I'm very behind on getting my new project started (9 months or so). Hopefully, a blog about 60s-era fine dining is coming. The following is a rough idea of how the structure of the food posts will look.
Anyway, I had a bunch of food in my fridge that I needed to use so it wouldn't go bad, and I dumped it all into a stew.
Here's what's inside:
A cup of Arugula
A can of black beans (rinsed)
An onion (roughly diced)
Trader Joe's Barbacoa (half of the package) (about 8-10oz)
The juice of four limes
5 sprigs of fresh cilantro
A couple of dashes of dried oregano
A couple of dashes of Cholula hot sauce (throw away your crappy Tabasco and buy this now!)
4 corn tortillas (torn up into little pieces)
Red River cereal (rye and flax seeds) (about 1/4 cup)
Balsamic vinegar (to taste, but I would guess 2-3 tBsp)
Sea Salt (to taste, but I would guess 1 tsp)
1 tsp ground cumin
1 tsp crushed red pepper
1 1/2 pint glasses of water
How did I cook it?
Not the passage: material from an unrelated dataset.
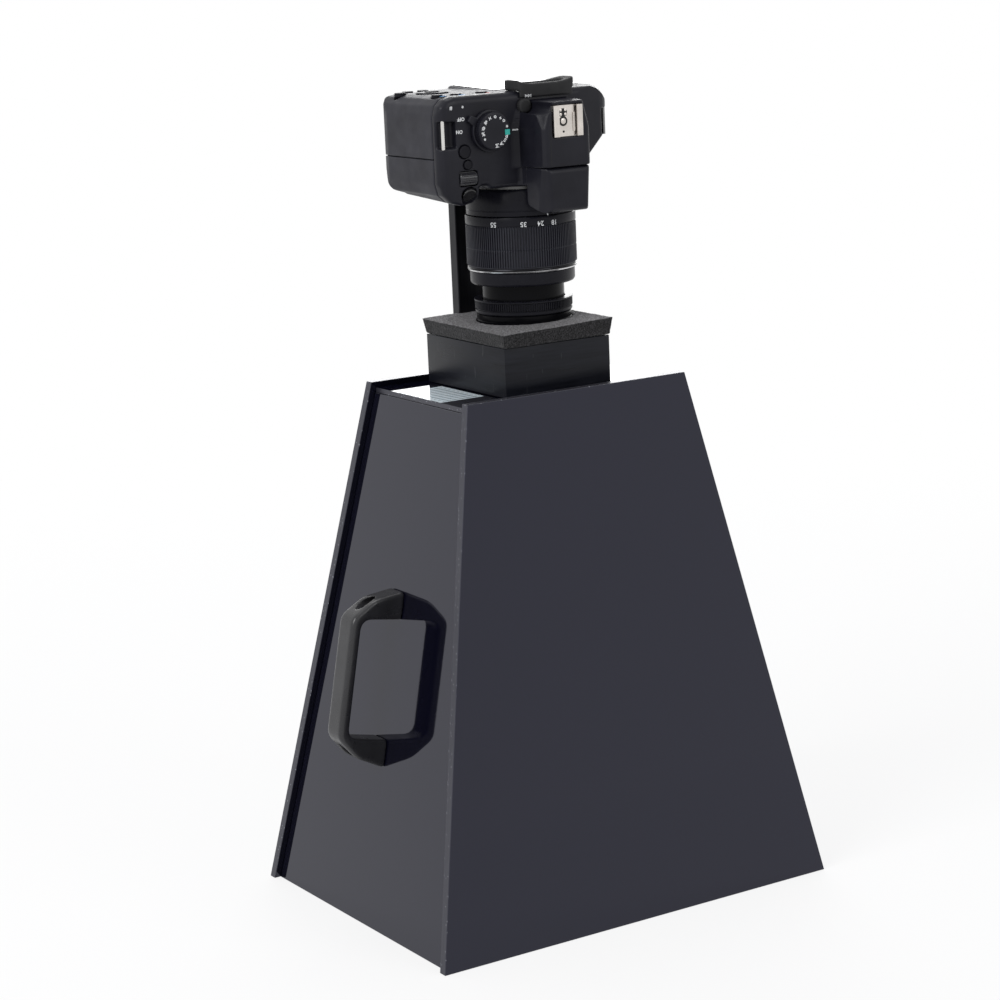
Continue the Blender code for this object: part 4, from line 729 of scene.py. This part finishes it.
def tinted_glass(name, colour, roughness, ior):
    """Glass of one colour with a thin coating that glints violet."""
    material, tree, shader = new_finish(name)
    pale = tuple(min(1.0, part * 1.15) for part in colour[:3]) + (1.0,)
    tree.links.new(blended(tree, grain(tree, 40.0), colour, pale), shader.inputs["Base Color"])
    shader.inputs["Transmission Weight"].default_value = 1.0
    shader.inputs["IOR"].default_value = ior
    tree.links.new(between(tree, grain(tree, 120.0), roughness, roughness + 0.03),
                   shader.inputs["Roughness"])
    shader.inputs["Coat Weight"].default_value = 0.4
    shader.inputs["Coat Tint"].default_value = (0.80, 0.75, 1.0, 1.0)
    return material


dress("filter_glass", tinted_glass("amber_filter_glass", (0.85, 0.30, 0.03, 1.0), 0.01, 1.5))
dress("front_element", tinted_glass("coated_lens_glass", (0.60, 0.62, 0.75, 1.0), 0.01, 1.52))

# Numbers of the zoom ring and the index line of the barrel, filled with white paint.
# They are read with the camera upright, so they stand on their heads here.
NUMBER_SIZE = 0.0042
NUMBER_HEIGHT = 0.4270
NUMBER_BOLD = 0.00006
INDEX_SIZE = 0.0040
INDEX_HEIGHT = 0.4331
INDEX_BOLD = 0.00016
INDEX_TURN = 29.3
INK_THICKNESS = 0.00008
VIEW_AZIMUTH = math.atan2(VIEW_BACK.y, VIEW_BACK.x)


def paint(name, dark, pale, roughness=0.40):
    """Matt paint filled into a mark, a little uneven."""
    material, tree, shader = new_finish(name)
    tree.links.new(blended(tree, grain(tree, 1500.0), dark, pale), shader.inputs["Base Color"])
    tree.links.new(between(tree, grain(tree, 900.0), roughness, roughness + 0.15),
                   shader.inputs["Roughness"])
    return material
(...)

Slowly on the stove top. There was so little liquid left by the end that I was able to eat it with a fork.
How does it smell? Like vinegar, citrus, pork, onions, cumin, and corn tortillas.
How does it taste? Like an unholy alliance of tortilla stew and brunswick stew. Tart and starchy with a meaty base and a hint of peppers.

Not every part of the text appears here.